A bit of video for good measure

Next stop was Lynford Arboretum, a relatively short distance as the crow flies but a frustratingly long drive from Leiston. Indeed it was about an hour and a half before I finally arrived at the parking area at around 10:15 a.m. Across the road there was a phalanx of birders staring intently into their scopes so I hurried over in case they were watching the Two-barred's but they turned out just to be grilling a flock of Commons intently without success. Indeed it turned out that the Two-barred Crossbills had not been seen so far that day at all. I knew that trying to twitch Crossbills was always going to be a very hit or miss affair and that I could well come away empty handed but as I'd managed to see my first target so quickly I had a few hours to give this a go.

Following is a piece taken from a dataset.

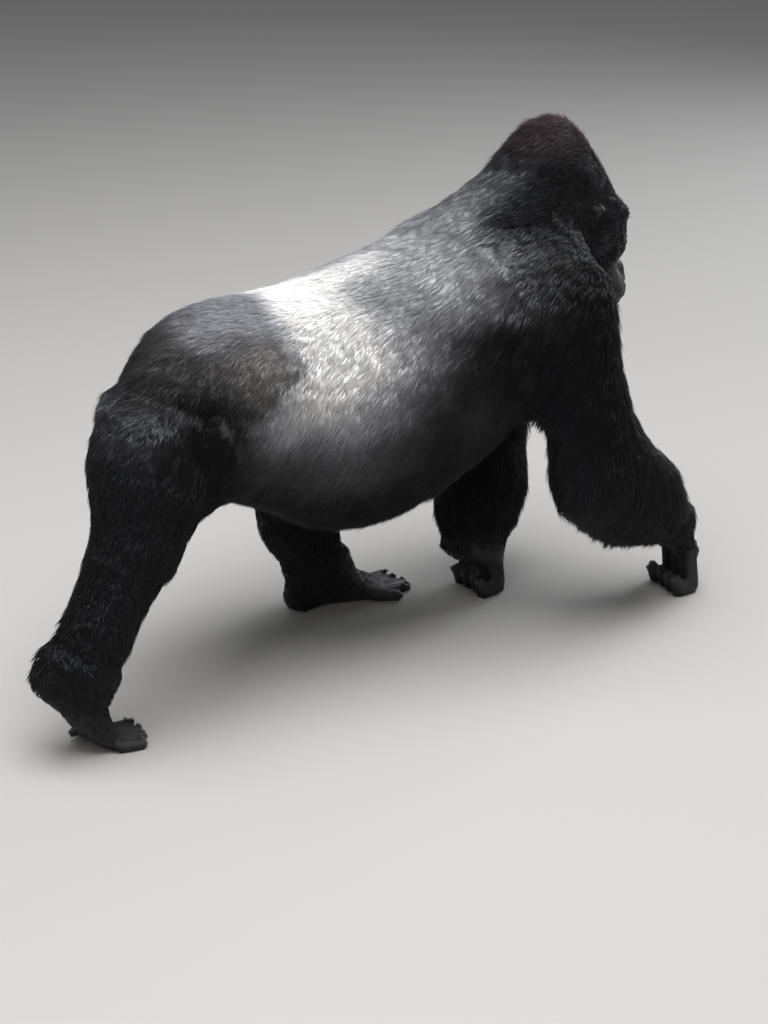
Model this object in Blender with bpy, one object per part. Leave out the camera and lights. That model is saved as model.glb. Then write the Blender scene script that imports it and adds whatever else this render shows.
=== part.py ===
"""A silverback mountain gorilla walking on its knuckles, as a still, life-size museum model.

Frame: +X is the way it walks, +Y its left side, +Z up. The floor is z = 0 and the origin lies on the
floor under the middle of the animal. Lengths are metres. Every solid reaches out to the tips of the coat.

The flesh is a smooth blend of limbs and masses, placed from named sizes round a posed skeleton. It is
netted at one cell size, thinned, and then parted into its nodes by boxes round each part, with a
hair-thin gap between neighbours. Ears and eyes are pieces of their own, let into the head.
"""

import itertools
import math

import bmesh
import bpy
import numpy as np
from mathutils import Matrix, Vector

# ---------------------------------------------------------------- driving sizes

GAP = 0.0004  # clear space between neighbouring solids
CELL = 0.0065  # cell of the grid the flesh is netted on
BODY_TRIANGLES = 3900
RIGHT, LEFT = -1, 1
SIDE_NAMES = {RIGHT: "right", LEFT: "left"}
DIGIT_RADIUS = 0.0165
TOE_RADIUS = 0.0145
PRESSED = 0.004  # how far a digit is sunk where it rests on the floor
FLAT = 0.005  # flesh lower than this is pressed flat on the floor
EYE_RADIUS = 0.0125
CENTRE = np.array((-0.037, 0.012, 0.0))  # the middle of the skeleton as placed, which the origin moves to


def vec(x, y, z):
    """An offset."""
    return np.array((x, y, z), float)


def at(x, y, z):
    """A place on the animal."""
    return np.array((x, y, z), float) - CENTRE


# ---------------------------------------------------------------- posed skeleton
# The right leg pushes off behind and the left has landed under the belly. The left arm carries the
# chest and the right reaches forward.

SHOULDER = {RIGHT: at(0.345, -0.205, 0.78), LEFT: at(0.36, 0.20, 0.78)}
ELBOW = {RIGHT: at(0.458, -0.215, 0.392), LEFT: at(0.42, 0.235, 0.385)}
WRIST = {RIGHT: at(0.715, -0.135, 0.195), LEFT: at(0.338, 0.125, 0.145)}
KNUCKLE = {RIGHT: at(0.78, -0.115, 0.11), LEFT: at(0.37, 0.11, 0.075)}
HIP = {RIGHT: at(-0.375, -0.12, 0.66), LEFT: at(-0.355, 0.12, 0.63)}
KNEE = {RIGHT: at(-0.64, -0.165, 0.41), LEFT: at(-0.10, 0.205, 0.375)}
ANKLE = {RIGHT: at(-0.775, -0.17, 0.185), LEFT: at(-0.03, 0.215, 0.105)}
HEEL = {RIGHT: at(-0.835, -0.17, 0.175), LEFT: at(-0.075, 0.22, 0.037)}
BALL = {RIGHT: at(-0.735, -0.165, 0.024), LEFT: at(0.115, 0.225, 0.024)}

HEAD_CENTRE = at(0.50, 0.0, 0.934)  # midway between the ears
HEAD_PITCH = 29  # the face looks this far below the level
HEAD_YAW = 3  # and this far to the left
HEAD_SCALE = 1.05
HEAD_TURN = np.array(
    Matrix.Rotation(math.radians(HEAD_YAW), 3, "Z") @ Matrix.Rotation(math.radians(HEAD_PITCH), 3, "Y")
)


def head_point(forward, left, up):
    return HEAD_CENTRE + HEAD_TURN @ (HEAD_SCALE * vec(forward, left, up))


# ---------------------------------------------------------------- the field of the flesh


def smooth_values(knots, rows, at):
    """Values at each place on the smooth curves through the knots, one column for each value."""
    knots, rows = np.array(knots, float), np.array(rows, float)
    slopes = np.gradient(rows, knots, axis=0)
    i = np.clip(np.searchsorted(knots, at) - 1, 0, len(knots) - 2)
    width = knots[i + 1] - knots[i]
    t = ((at - knots[i]) / width)[..., None]
    width = width[..., None]
    return (
        rows[i] * (2 * t**3 - 3 * t**2 + 1)
        + slopes[i] * width * (t**3 - 2 * t**2 + t)
        + rows[i + 1] * (3 * t**2 - 2 * t**3)
        + slopes[i + 1] * width * (t**3 - t**2)
    )


WIDEST_BLEND = 0.08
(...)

"Number 1 - the Larch" as Monty Python used to say (see here). These were the 
Crossbill trees that we were staking out by the visitor's hut.

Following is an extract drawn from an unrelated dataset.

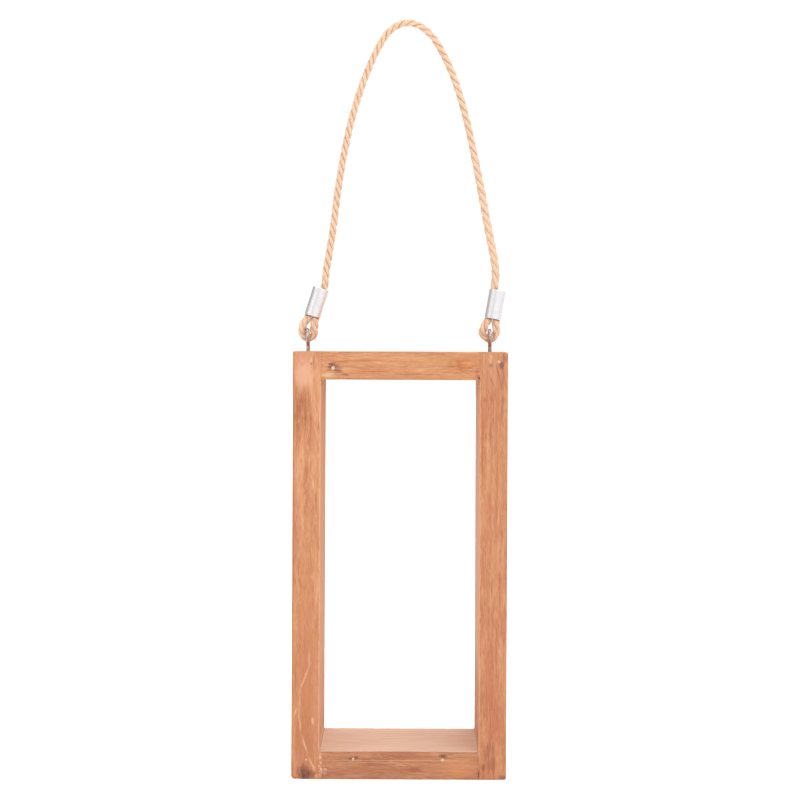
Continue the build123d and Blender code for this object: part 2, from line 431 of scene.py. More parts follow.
# %% [markdown]
# ### Grain
#
# A board is a slice of a tree, so its figure is a slice of the tree's rings. The group
# below measures how far each point lies from the pith, which runs along the board at a
# slight slant, and cuts that distance into rings: pale early wood that darkens slowly
# and stops sharply. Noise that is drawn out along the grain bends the rings and adds
# fibres, streaks, patches and pale veins. Since it is all worked out in space, the end
# grain comes out right by itself.

# %% The grain group
def broken_line(group, vector, spread, width):
    """Thin wavy lines: a noise's middle level, kept only where a second noise is high."""
    level = cloud(group, stretch(group, vector, spread), 1.0, 2.0)
    away = maths(group, "ABSOLUTE", maths(group, "SUBTRACT", level, 0.5))
    line = ramp(group, away, 0.0, width, 1.0, 0.0)
    part = ramp(group, cloud(group, stretch(group, vector, (70.0, 70.0, 34.0)), 1.0, 2.0), 0.46, 0.6)
    return maths(group, "MULTIPLY", line, part)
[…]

After a short while the entire flock of Common Crossbills flew off and it was then very quiet and slow for a long long time. I even attempted a nap, with one ear cocked for the sounds of either some incoming Crossbills or someone calling out a sighting. After midday things seemed to pick up a little: a few Crossbills flew in, a Firecrest and a Spotted Flycatcher were seen but still no luck with our target bird. A large moth (a Red Underwing I think) was fluttering about and a couple of Southern Hawkers and a Common Darter were also good distractions. At around 1:30 pm as I was thinking that I was going to have to leave the Crossbill flock flew in, settled in a tree behind up and then flew down somewhere out of sight to drink. They then returned to the trees though despite a thorough grilling from the assembled birders (about twenty five on average though people came and went) there was no sign of the Two-barreds. It was amazing though how you could seen a flock of fifteen Crossbills fly into a tree and then not be able to find more than a couple as you searched through the tree with your bins or scope. Finally at 2pm I realised that I would have to leave (especially with the Friday afternoon traffic to negotiate) so reluctantly headed back to my car.

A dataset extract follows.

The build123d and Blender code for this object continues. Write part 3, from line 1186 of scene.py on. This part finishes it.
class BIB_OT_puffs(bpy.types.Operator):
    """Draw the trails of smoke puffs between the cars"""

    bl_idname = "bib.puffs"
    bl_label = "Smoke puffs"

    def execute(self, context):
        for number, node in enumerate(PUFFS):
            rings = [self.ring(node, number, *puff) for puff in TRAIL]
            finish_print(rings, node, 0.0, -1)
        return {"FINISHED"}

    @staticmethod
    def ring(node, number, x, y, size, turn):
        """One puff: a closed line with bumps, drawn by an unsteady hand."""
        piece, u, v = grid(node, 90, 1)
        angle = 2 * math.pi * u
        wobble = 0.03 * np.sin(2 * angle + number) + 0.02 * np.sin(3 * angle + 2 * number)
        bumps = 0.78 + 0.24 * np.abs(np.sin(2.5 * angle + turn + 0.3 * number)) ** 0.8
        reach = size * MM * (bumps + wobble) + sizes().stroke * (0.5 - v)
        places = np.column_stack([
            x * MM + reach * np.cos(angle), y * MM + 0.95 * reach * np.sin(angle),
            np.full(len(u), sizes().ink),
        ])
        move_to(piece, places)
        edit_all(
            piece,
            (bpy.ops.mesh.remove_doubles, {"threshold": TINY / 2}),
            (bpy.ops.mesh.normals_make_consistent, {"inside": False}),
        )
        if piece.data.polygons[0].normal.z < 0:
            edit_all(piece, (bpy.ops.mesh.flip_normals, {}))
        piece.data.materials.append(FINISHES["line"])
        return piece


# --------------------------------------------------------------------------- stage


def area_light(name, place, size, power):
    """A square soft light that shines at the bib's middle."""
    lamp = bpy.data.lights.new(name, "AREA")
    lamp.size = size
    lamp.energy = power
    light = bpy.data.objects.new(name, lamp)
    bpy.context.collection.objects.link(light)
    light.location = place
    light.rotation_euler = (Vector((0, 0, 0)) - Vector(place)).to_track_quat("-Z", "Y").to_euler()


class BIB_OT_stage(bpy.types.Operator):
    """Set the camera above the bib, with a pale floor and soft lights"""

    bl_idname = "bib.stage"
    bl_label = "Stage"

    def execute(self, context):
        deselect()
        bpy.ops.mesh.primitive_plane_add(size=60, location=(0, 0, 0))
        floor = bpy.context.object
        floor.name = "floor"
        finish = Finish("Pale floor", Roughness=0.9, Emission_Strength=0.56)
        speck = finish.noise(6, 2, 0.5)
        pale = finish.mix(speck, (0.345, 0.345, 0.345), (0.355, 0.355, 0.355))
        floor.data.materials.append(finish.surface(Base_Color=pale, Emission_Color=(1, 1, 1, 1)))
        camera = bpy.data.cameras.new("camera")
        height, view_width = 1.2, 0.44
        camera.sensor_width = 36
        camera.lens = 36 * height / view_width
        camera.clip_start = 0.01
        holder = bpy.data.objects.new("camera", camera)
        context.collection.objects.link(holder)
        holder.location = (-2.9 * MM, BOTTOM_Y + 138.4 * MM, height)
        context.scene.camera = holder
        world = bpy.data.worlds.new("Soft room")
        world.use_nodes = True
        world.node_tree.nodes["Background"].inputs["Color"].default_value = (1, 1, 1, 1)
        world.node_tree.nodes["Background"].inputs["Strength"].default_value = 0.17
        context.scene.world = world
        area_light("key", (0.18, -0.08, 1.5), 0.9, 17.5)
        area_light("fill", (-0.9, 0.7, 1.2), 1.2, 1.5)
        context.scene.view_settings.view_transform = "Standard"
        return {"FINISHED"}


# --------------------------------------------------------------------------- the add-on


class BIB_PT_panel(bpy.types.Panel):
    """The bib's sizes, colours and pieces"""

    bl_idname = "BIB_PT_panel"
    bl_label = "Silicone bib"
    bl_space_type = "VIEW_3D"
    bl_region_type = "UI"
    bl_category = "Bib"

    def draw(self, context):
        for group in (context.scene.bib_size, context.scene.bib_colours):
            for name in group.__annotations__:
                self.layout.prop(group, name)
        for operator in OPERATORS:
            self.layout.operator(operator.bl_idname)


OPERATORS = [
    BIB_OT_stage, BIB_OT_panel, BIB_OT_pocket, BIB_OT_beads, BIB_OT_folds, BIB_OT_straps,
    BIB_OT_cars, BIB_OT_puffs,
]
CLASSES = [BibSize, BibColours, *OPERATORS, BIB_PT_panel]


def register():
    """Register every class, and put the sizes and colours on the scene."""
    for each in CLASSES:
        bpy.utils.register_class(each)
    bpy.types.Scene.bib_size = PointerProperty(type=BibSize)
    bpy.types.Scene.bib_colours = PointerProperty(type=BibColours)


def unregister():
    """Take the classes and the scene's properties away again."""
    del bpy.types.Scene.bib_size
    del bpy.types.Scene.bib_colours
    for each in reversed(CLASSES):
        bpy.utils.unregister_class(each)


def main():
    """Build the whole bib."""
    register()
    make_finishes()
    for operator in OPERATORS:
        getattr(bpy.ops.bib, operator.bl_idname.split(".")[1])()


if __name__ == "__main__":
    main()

These are not the Crossbills you are looking for

The Sat Nav was suggesting a new route (for me) back home via the A428 and A1 to Milton Keynes. As I was keen to avoid any motorways given that it was a Friday afternoon I decided to give it a shot and I was very pleasantly surprised. All the traffic was queuing up on the slip road to the A14 but the A428 and A1 were both blissfully empty and it wasn't until Milton Keynes that I hit any traffic at all. So it ended up taking exactly the 2.5 hours that the Sat Nav suggested it should (a great result for a Friday afternoon) and I arrived back at Chateau Gnome in time for a nice cup of tea with my VLW & family, nicely in time to undertake my family duties. 

That evening RBA reported that the Two-barred Crossbills had finally turned up at around 4:15 p.m. so at least they hadn't put in an appearance an indecently short time after my departure. All in all a successful trip though it would have been nice to have come away with both targets. Still, you can't win them all.